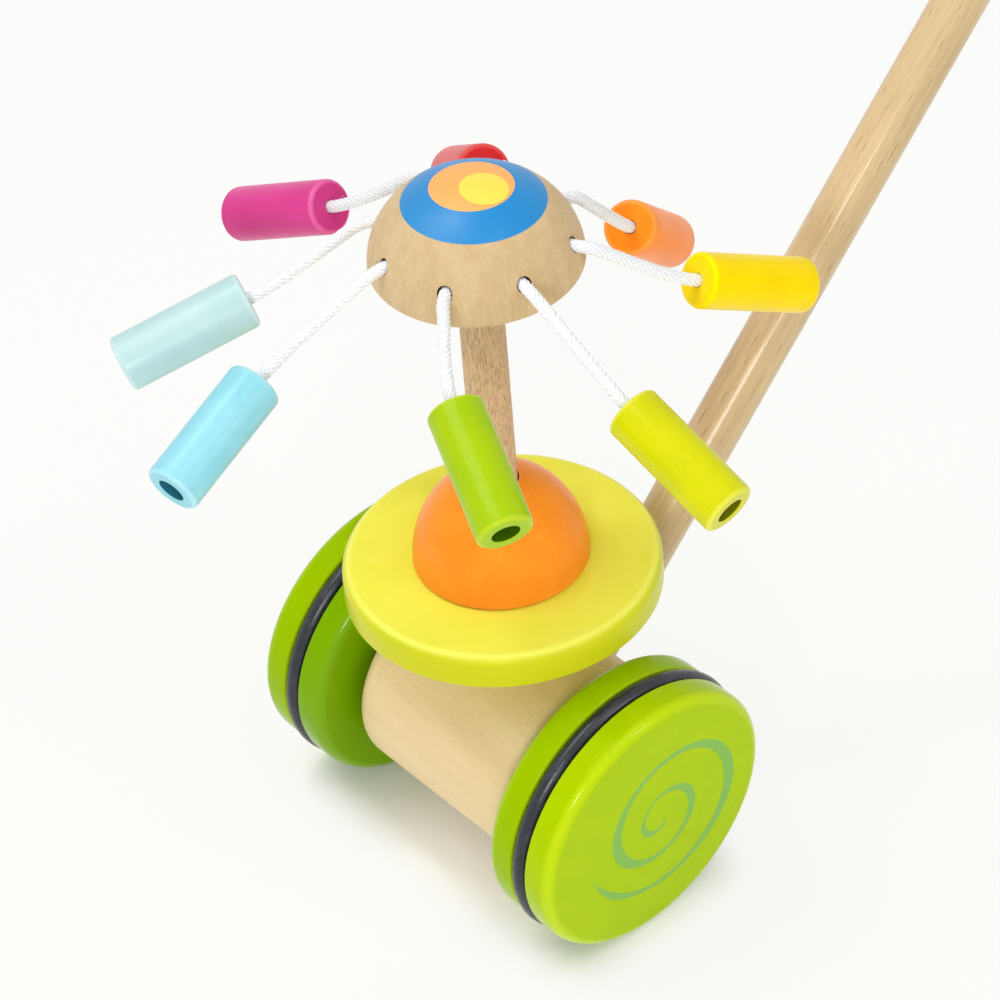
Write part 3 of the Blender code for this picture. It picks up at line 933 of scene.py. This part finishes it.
place = at_height(DISC_TOP + SEAT_GAP)
half_ball = turned("half_ball", cap_section(), 128, place,
                   paint_finish("orange_paint", lying(place), *CAP_ORANGE, sheen=0.3,
                                Lathe_marks=0.0, Fibre_marks=0.95, Gloss=0.26),
                   closed=True)
settle(half_ball, "roundabout", "hemisphere")

# %% [markdown]
# ## Dome
#
# The dome is hollow underneath, with a boss for the post. Eight cords leave it
# through drilled holes. Three plain discs of paint lie on its top. Seen from
# above, each is a circle, so the mask only needs the distance from a point of
# the dome's own plan.

# %% Dome shape
DOME_RADIUS = 0.0352
DOME_HEIGHT = 0.0314
DOME_RIM = 0.0015
DOME_WALL = 0.0070
DOME_HOLLOW = 0.0158
DOME_HOLLOW_EDGE = 0.0030
DOME_BOSS = 0.0130
DOME_STEPS = 36
CORD_HOLE_RADIUS = 0.0026
CORD_HOLE_HEIGHT = 0.0118
CORD_DRILL_PAST = 0.0040       # the drills reach past the dome's skin
BEAD_NAMES = ("green", "lime", "yellow", "orange", "red", "pink", "mint", "cyan")
FIRST_HOLE_DEG = -59.0
HOLES_DEG = [FIRST_HOLE_DEG + 360 / len(BEAD_NAMES) * i for i in range(len(BEAD_NAMES))]


def dome_radius_at(height):
    """Outer radius of the dome at a height above its rim's underside."""
    share = (height - DOME_RIM) / (DOME_HEIGHT - DOME_RIM)
    return DOME_RADIUS * math.sqrt(1 - share ** 2)


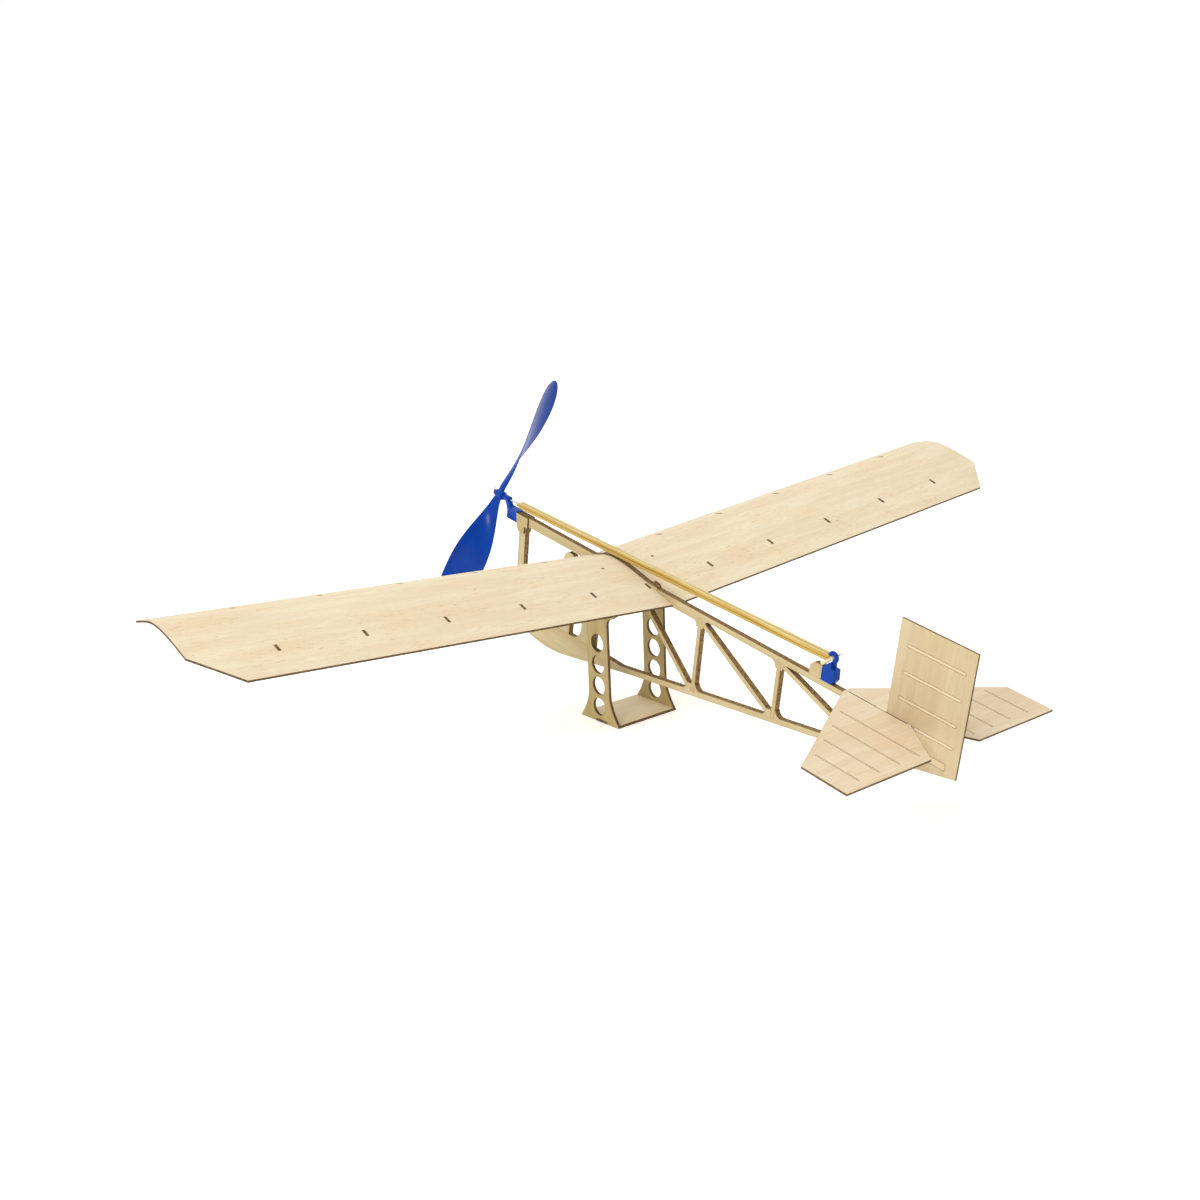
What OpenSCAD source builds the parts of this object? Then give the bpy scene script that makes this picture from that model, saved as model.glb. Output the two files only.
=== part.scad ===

·····

- PROBLEM STATEMENT -
Copy exactly the lines above, from the one containing "What OpenSCAD source" through the very last line.

- FULL RESPONSE -
What OpenSCAD source builds the parts of this object? Then give the bpy scene script that makes this picture from that model, saved as model.glb. Output the two files only.
=== part.scad ===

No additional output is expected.